**Description of the task**
Among the records that follow, find the line with "Model this object" and the line with "hole_rim_break = 0.3". Set down those lines and all lines between them exactly, without adding anything.

**Task material**
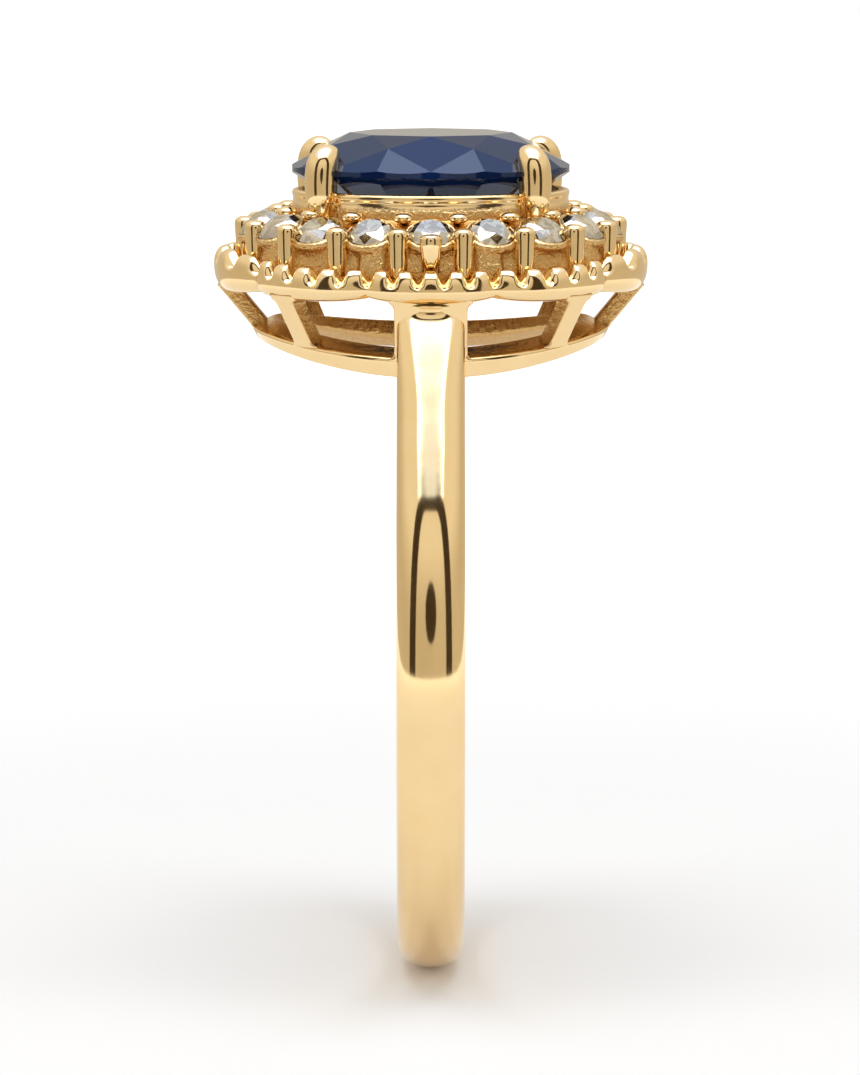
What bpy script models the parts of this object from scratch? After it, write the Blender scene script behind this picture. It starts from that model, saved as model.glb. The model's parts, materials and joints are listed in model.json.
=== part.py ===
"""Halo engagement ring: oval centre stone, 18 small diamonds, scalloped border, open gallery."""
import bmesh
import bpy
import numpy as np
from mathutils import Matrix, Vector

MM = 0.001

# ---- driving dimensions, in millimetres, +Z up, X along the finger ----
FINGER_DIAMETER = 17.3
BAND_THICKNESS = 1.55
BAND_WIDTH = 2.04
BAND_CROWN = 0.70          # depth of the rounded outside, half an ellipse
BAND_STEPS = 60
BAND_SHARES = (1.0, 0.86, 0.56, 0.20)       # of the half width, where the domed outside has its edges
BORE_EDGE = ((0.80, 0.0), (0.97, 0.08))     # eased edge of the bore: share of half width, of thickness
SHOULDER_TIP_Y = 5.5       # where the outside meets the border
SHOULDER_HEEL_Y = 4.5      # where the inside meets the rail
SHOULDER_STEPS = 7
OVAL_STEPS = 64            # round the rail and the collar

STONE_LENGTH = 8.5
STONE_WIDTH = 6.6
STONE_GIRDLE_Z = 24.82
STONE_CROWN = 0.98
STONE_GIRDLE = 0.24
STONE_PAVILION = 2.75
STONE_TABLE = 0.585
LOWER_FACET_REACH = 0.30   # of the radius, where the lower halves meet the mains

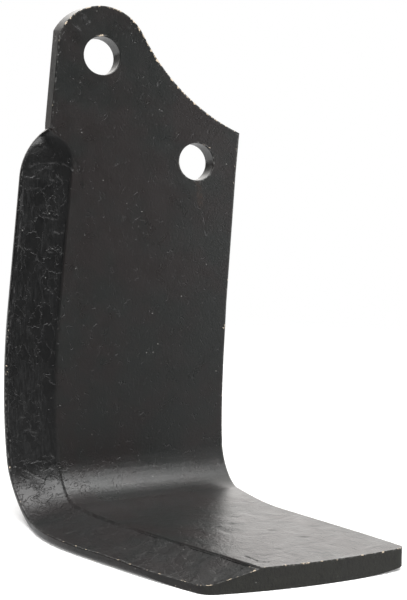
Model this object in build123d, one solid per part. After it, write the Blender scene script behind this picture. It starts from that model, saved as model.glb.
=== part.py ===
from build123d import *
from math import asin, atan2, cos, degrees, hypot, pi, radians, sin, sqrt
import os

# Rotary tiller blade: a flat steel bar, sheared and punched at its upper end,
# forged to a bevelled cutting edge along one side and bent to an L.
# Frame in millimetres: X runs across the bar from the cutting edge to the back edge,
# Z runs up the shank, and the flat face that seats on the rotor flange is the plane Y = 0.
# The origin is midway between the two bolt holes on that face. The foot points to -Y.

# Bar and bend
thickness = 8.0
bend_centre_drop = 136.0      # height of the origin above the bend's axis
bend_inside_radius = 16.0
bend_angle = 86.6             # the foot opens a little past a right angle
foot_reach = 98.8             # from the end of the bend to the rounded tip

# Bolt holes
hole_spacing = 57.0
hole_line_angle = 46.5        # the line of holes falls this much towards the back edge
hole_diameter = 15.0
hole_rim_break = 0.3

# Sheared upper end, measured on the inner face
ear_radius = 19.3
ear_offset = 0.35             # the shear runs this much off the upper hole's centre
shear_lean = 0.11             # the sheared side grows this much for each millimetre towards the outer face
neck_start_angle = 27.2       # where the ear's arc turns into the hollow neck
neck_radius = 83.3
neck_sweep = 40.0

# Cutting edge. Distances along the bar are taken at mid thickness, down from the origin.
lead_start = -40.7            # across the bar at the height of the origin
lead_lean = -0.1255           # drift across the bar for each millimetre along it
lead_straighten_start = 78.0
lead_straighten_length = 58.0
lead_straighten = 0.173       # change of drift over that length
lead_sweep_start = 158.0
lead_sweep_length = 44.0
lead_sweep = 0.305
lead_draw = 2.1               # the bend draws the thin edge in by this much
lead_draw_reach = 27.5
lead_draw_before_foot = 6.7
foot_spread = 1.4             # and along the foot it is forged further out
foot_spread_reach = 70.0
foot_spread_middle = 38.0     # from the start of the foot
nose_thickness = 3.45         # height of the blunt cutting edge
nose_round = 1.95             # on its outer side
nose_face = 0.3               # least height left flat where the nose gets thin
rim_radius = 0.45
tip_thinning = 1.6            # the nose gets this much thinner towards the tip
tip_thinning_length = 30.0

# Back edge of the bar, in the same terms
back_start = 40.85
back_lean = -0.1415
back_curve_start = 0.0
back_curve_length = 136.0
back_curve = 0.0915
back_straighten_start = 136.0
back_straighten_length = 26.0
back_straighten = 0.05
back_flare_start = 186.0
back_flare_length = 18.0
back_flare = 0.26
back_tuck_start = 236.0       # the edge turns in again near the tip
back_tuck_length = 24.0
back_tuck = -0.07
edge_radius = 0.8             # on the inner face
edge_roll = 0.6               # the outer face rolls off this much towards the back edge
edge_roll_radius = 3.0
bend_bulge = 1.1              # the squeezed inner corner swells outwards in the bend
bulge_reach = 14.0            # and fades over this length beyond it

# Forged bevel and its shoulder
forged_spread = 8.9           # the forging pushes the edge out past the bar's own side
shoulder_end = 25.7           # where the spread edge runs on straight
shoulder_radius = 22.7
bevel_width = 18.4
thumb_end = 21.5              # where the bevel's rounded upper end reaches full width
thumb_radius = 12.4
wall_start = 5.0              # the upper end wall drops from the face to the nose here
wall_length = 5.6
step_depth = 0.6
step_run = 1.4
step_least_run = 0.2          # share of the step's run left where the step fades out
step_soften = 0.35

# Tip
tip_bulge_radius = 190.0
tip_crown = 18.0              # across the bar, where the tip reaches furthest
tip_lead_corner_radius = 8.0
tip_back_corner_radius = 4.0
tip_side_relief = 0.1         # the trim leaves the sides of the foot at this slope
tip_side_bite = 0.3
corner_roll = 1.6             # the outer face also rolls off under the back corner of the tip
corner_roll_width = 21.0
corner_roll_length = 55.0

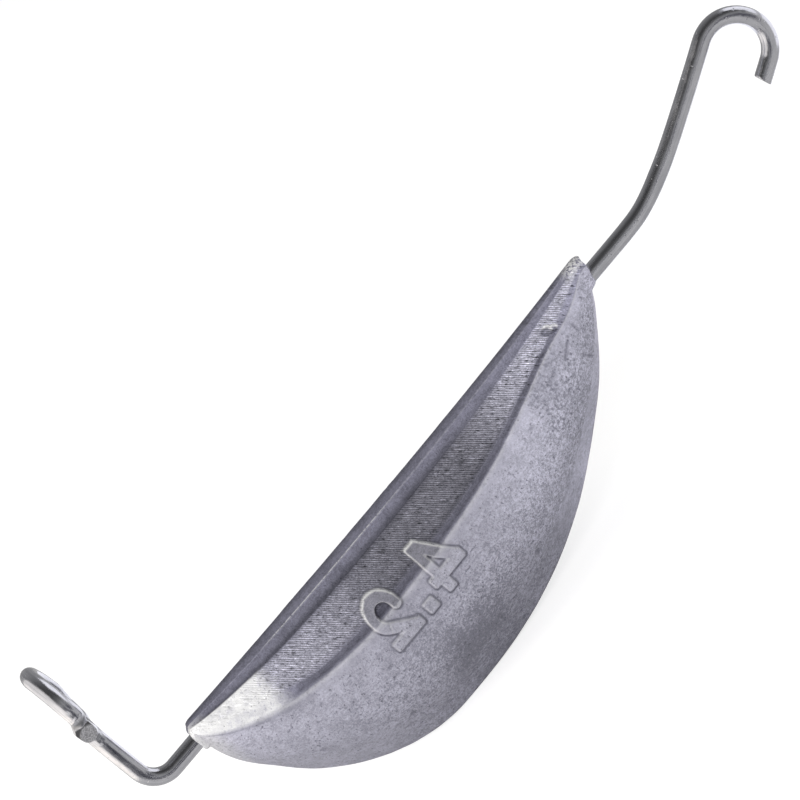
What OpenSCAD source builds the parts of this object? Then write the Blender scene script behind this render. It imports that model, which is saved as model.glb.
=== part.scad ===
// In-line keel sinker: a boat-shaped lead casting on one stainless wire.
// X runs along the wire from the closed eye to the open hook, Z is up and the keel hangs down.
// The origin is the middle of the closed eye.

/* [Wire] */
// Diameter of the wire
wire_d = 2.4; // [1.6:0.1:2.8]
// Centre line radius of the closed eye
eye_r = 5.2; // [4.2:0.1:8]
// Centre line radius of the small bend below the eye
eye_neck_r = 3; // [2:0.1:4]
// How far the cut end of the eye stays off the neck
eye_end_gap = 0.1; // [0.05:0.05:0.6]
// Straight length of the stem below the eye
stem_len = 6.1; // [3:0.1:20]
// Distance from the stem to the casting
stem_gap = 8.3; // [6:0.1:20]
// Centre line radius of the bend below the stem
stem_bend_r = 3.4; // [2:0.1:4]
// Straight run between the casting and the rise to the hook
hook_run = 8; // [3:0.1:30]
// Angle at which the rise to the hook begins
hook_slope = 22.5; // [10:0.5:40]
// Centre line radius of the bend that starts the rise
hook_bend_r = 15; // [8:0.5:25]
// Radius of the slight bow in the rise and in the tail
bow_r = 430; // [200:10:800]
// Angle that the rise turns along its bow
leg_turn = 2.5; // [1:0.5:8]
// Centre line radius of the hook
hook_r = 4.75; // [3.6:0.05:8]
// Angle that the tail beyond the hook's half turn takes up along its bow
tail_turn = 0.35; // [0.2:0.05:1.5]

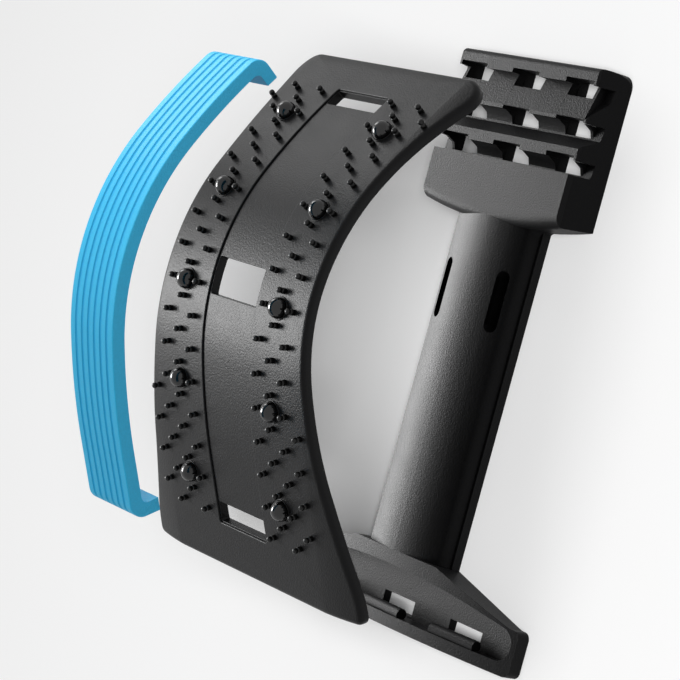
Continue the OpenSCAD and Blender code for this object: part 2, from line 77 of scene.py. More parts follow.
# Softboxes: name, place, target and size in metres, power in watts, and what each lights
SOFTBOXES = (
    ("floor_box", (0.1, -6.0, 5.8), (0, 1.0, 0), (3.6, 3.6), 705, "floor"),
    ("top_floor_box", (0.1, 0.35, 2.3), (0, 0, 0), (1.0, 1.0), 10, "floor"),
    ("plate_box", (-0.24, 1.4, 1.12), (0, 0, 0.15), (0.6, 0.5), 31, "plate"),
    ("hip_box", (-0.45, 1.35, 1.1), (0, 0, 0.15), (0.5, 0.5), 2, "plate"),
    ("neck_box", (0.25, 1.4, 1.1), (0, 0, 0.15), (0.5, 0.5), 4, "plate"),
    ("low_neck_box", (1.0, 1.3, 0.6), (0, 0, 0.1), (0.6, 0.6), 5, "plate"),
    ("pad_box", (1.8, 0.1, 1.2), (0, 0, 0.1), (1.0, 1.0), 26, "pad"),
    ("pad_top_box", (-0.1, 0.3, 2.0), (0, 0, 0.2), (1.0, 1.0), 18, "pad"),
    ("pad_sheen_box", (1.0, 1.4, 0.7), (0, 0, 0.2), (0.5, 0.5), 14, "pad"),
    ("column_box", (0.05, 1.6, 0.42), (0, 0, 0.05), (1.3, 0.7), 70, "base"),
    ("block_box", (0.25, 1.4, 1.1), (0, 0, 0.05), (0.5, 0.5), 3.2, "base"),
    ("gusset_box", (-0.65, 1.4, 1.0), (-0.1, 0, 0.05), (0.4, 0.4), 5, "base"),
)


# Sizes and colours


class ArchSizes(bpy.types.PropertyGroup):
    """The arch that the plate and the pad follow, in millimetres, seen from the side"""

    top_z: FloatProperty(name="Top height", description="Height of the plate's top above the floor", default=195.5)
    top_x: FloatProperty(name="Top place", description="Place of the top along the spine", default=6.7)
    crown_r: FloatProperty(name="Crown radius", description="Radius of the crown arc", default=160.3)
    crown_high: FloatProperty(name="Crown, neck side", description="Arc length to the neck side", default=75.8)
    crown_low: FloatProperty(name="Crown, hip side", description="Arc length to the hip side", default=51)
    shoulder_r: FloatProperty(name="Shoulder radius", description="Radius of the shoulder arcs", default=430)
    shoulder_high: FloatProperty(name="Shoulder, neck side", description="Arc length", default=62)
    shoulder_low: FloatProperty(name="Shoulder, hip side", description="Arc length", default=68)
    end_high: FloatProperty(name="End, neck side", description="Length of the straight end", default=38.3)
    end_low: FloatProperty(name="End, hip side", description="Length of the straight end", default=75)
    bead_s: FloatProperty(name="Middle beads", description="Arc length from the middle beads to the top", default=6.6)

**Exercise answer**
Model this object in build123d, one solid per part. After it, write the Blender scene script behind this picture. It starts from that model, saved as model.glb.
=== part.py ===
from build123d import *
from math import asin, atan2, cos, degrees, hypot, pi, radians, sin, sqrt
import os

# Rotary tiller blade: a flat steel bar, sheared and punched at its upper end,
# forged to a bevelled cutting edge along one side and bent to an L.
# Frame in millimetres: X runs across the bar from the cutting edge to the back edge,
# Z runs up the shank, and the flat face that seats on the rotor flange is the plane Y = 0.
# The origin is midway between the two bolt holes on that face. The foot points to -Y.

# Bar and bend
thickness = 8.0
bend_centre_drop = 136.0      # height of the origin above the bend's axis
bend_inside_radius = 16.0
bend_angle = 86.6             # the foot opens a little past a right angle
foot_reach = 98.8             # from the end of the bend to the rounded tip

# Bolt holes
hole_spacing = 57.0
hole_line_angle = 46.5        # the line of holes falls this much towards the back edge
hole_diameter = 15.0
hole_rim_break = 0.3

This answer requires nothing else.